Guesting on stablemates World Party album Private Revolution and giving birth to a son Jake, preceded her debut solo Troy. By November of the same year she released The Lion And The Cobra and Mandrinka/Drink Before The War. A steady string of releases continued to flow until her hit Nothing Compares 2 U in January, 1990. Three months later her album I Do Not Want What I Haven't Got spawned the hit single The Emperor's New Clothes.
In 1991 O'Connor made history as the first person to ever refuse her Grammy Award for alternative 1990 album. She protested about anti-legalising Irish abortion on TV and was booed off-stage at a Bob Dylan concert at Madison Square Gardens, and due to the crowd noise that interrupted her performance she gave full vent to the Bob Marley song War. her declaration of forthcoming retirement soon followed.

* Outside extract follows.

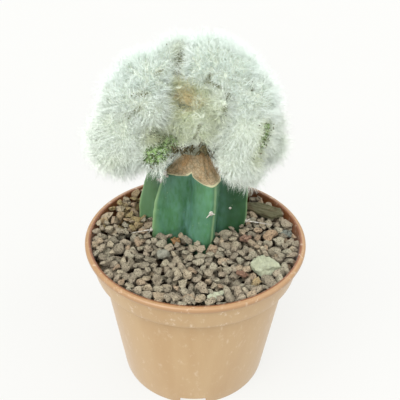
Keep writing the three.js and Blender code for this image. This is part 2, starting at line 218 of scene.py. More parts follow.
def ring_edges(ring: list[BMVert]) -> list[BMEdge]:
    """Lists the edges between the vertices of a ring."""
    members = set(ring)
    edges = dict.fromkeys(edge for vert in ring for edge in vert.link_edges)
    return [edge for edge in edges if set(edge.verts) <= members]


def drawn_up(bm: BMesh, ring: list[BMVert]) -> list[BMVert]:
    """Extrudes a ring of vertices in place and returns the new ring."""
    made = bmesh.ops.extrude_edge_only(bm, edges=ring_edges(ring))["geom"]
    return [item for item in made if isinstance(item, BMVert)]


def shade_smooth(bm: BMesh) -> BMesh:
    """Shades all the faces of a mesh as one curved surface, and returns it."""
    for face in bm.faces:
        face.smooth = True
    return bm


def mark_sharp(bm: BMesh, degrees: float) -> None:
    """Shades a mesh smooth, but for edges that turn by more than an angle in degrees."""
    limit = math.radians(degrees)
    for edge in shade_smooth(bm).edges:
        edge.smooth = edge.is_manifold and edge.calc_face_angle(0.0) < limit


def kept_within(bm: BMesh, node: str, proud: float) -> None:
    """Moves back the vertices that stand out of a CAD node's box by more than proud, in millimetres."""
    low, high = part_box(node)
    for vert in bm.verts:
        vert.co = Vector(min(max(vert.co[i], low[i] - proud * MM), high[i] + proud * MM) for i in range(3))


def struck(rng: Generator, depths: Pair) -> Callable[[Array], Array]:
    """Chooses flat faces to strike off a stone of unit radius, so that it looks crushed rather than rolled.

    Args:
        rng: The source of chance.
        depths: The least and the greatest distance of a face from the middle.

    Returns:
        The move of a place on the ball to its place on the crushed stone.
    """
    cuts = unit(rng.normal(size=(STRUCK_FACES, 3)))
    reaches = rng.uniform(*depths, STRUCK_FACES)

    def move(place: Array) -> Array:
        """Pushes a place in to each face that it lies beyond."""
        for cut, reach in zip(cuts, reaches, strict=True):
            place = place - cut * max(0.0, float(place @ cut) - reach)
        return place

    return move


def paint(mesh: Mesh, name: str, values: Array) -> None:
    """Paints one number a vertex on a mesh, for its material to read."""
    layer = mesh.attributes.new(name, "FLOAT", "POINT")
    layer.data.foreach_set("value", values.astype(np.float32))


# ---- shader graphs
class Graph:
    """Adds nodes to one shader tree and joins them."""

    def __init__(self, tree: NodeTree) -> None:
        """Starts on a tree."""
        self.tree = tree

    def add(self, kind: str, feeds: dict[str | int, Feed] | None = None, **settings: object) -> Node:
        """Adds a node.

        Args:
            kind: The node's type.
            feeds: For each input, by name or number, a socket to link or a value to set.
            settings: The node's own settings.

        Returns:
            The node.
        """
        node = self.tree.nodes.new(kind)
        for key, value in settings.items():
            setattr(node, key, value)
        self.feed(node, feeds or {})
        return node

    def feed(self, node: Node, feeds: dict[str | int, Feed]) -> None:
        """Links or sets a node's inputs.

        Args:
            node: The node.
            feeds: For each input, by name or number, a socket to link or a value to set.
        """
        for key, value in feeds.items():
            if isinstance(value, NodeSocket):
                self.tree.links.new(value, node.inputs[key])
            else:
                node.inputs[key].default_value = value

    def place(self) -> NodeSocket:
        """Gives the place on the object, in metres."""
        return self.add("ShaderNodeTexCoord").outputs["Object"]

    def scaled(self, vector: Feed, scale: Place) -> NodeSocket:
        """Stretches a place by a factor along each axis."""
        return self.add("ShaderNodeMapping", {"Vector": vector, "Scale": scale}).outputs[0]

    def noise(self, vector: Feed, scale: float, detail: float = 3.0, rough: float = 0.55) -> NodeSocket:
        """Gives soft noise, from 0 to 1."""
        feeds = {"Vector": vector, "Scale": scale, "Detail": detail, "Roughness": rough}
        return self.add("ShaderNodeTexNoise", feeds).outputs[0]

    def cells(self, vector: Feed, scale: float, feature: str = "F1") -> NodeSocket:
        """Gives the distance to the nearest cell's middle, in cells."""
        feeds = {"Vector": vector, "Scale": scale}
        return self.add("ShaderNodeTexVoronoi", feeds, feature=feature).outputs["Distance"]

    def band(self, value: Feed, low: float, high: float, first: float = 0.0, last: float = 1.0) -> NodeSocket:
        """Maps low to high on to first to last, smoothly and no further."""
        feeds = {"Value": value, "From Min": low, "From Max": high, "To Min": first, "To Max": last}
        return self.add("ShaderNodeMapRange", feeds, interpolation_type="SMOOTHSTEP").outputs[0]

    def maths(self, operation: str, a: Feed, b: Feed = 0.0, clamp: bool = True) -> NodeSocket:
        """Works out one sum of two values, kept from 0 to 1 unless clamp is off."""
        return self.add("ShaderNodeMath", {0: a, 1: b}, operation=operation, use_clamp=clamp).outputs[0]

    def times(self, a: Feed, b: Feed) -> NodeSocket:
        """Multiplies two shares."""
        return self.maths("MULTIPLY", a, b)

    def ramp(self, value: Feed, stops: Stops) -> NodeSocket:
        """Turns a value into a colour along a list of stops."""
        node = self.add("ShaderNodeValToRGB", {"Fac": value})
        elements = node.color_ramp.elements
        while len(elements) < len(stops):
            elements.new(0.5)
        for element, (place, colour) in zip(elements, stops, strict=True):
            element.position = place
            element.color = colour
        return node.outputs[0]

    def mix(self, share: Feed, a: Feed, b: Feed, blend: str = "MIX") -> NodeSocket:
        """Mixes two colours: a at share 0 and b at share 1."""
        feeds = {0: share, 6: a, 7: b}
        return self.add("ShaderNodeMix", feeds, data_type="RGBA", blend_type=blend).outputs[2]

    def coats(self, base: Feed, *coats: tuple[Feed, Feed]) -> NodeSocket:
        """Lays coats of colour over a base, each to a share that comes before it."""
        for share, colour in coats:
            base = self.mix(share, base, colour)
        return base

    def blend(self, share: Feed, a: Feed, b: Feed) -> NodeSocket:
        """Mixes two numbers: a at share 0 and b at share 1."""
        return self.add("ShaderNodeMix", {0: share, 2: a, 3: b}, data_type="FLOAT").outputs[0]

    def mottled(self, vector: Feed, scale: float, fineness: float) -> NodeSocket:
        """Gives the uneven tone of a natural or worn surface, from 0 to 1."""
        return self.group(mottle(), vector=vector, scale=scale, fineness=fineness)

    def bump(self, height: Feed, distance: float, strength: float = 1.0) -> NodeSocket:
        """Gives the normal of a bumpy surface whose full height is distance, in millimetres."""
        feeds = {"Height": height, "Distance": distance * MM, "Strength": strength}
        return self.add("ShaderNodeBump", feeds).outputs[0]

    def attribute(self, name: str) -> NodeSocket:
        """Reads a number painted on the mesh."""
        return self.add("ShaderNodeAttribute", attribute_name=name).outputs["Fac"]

    def heights(self, vector: Feed) -> NodeSocket:
        """Gives the height of a place, in metres."""
        return self.add("ShaderNodeSeparateXYZ", {0: vector}).outputs["Z"]

    def group(self, tree: NodeTree, **feeds: Feed) -> NodeSocket:
        """Places a shared effect and gives its first output."""
        node = self.add("ShaderNodeGroup", node_tree=tree)
        self.feed(node, {name.title(): value for name, value in feeds.items()})
        return node.outputs[0]

    def dress(self, shader: Node, colour: Feed, normal: Feed = None, rough: Feed = None) -> None:
        """Links a finish's colour and, where they are given, its normal and its roughness to its shader.

        Args:
            shader: The material's main shader.
            colour: The colour.
            normal: The bumpy surface's normal.
            rough: The roughness.
        """
        feeds = {"Base Color": colour, "Normal": normal, "Roughness": rough}
        self.feed(shader, {name: value for name, value in feeds.items() if value is not None})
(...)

A particularly ugly phase in her career followed when she spoke out about religion and child abuse which resulted in her writing a heartfelt poem. Even today she is liable to smart at the memory. "A lot of people said I was in pain, and that I said that I knew what I was talking about, and that I had a right to talk about child abuse having been through it myself, and that I had the right to talk about the healing process and how important it is to talk about it and be open. Be an open wound. If that is what you are then it's a very brave thing to be.
"A lot of therapists, including priests who were therapists sent me letters too saying that they had this thing on the wall of their office now, that it encouraged other young people to come into see them to talk about what had happened to them; which is a very hard thing to do. So basically that's what they understood, that I hadn't been just some angry girl trying to get attention and stuff like that, that there was actually some substance to it.
"A lot of people wrote saying that they were grateful that someone could speak because they are not allowed to speak, that when they take a vow of being a priest they have to promise that they will never say anything that will bring the church into disrepute."
A year later O'Connor made her comeback album Am I Not Your Girl and in 1994 Universal Mother. "It's a tough thing to grow up in public," she concedes. "It's tough to grow up anywhere, even in private. It's tough but I wouldn't carry on about it because at the same time I kind of made my own bed for want of a better phrase. I wouldn't have any gripes about it because I created my own life ..."
Some call O'Connor the Mother of Ireland and she is in her own uncompromising and courageous fashion, and with the advent of age there is always the danger that youthful passion can turn (overnight) into thirty-something complacency. That doesn't seem to be the case for angel faced nightingale with a voice of spun silk and a heart full of suffering.
One radio DJ recently quipped that O'Connor's once uplifting psalms had crumbled into mundaneity. Into the space reserved for mediocrity. But to hear those sweet Celtic vocal chords reach high into the sonorous stratosphere's it was obvious that O'Connor had not lost any of her ire or empathy.
O'Connor remains an illuminous beacon in the dark night and the torchbearer for the citizens of a shaky future. She's come a long way from the unsure young girl who saw her teen years pass through the portal of a Catholic convent and that's perhaps why she remains endearing and intriguing. A true Joan Of Arc for the modern age.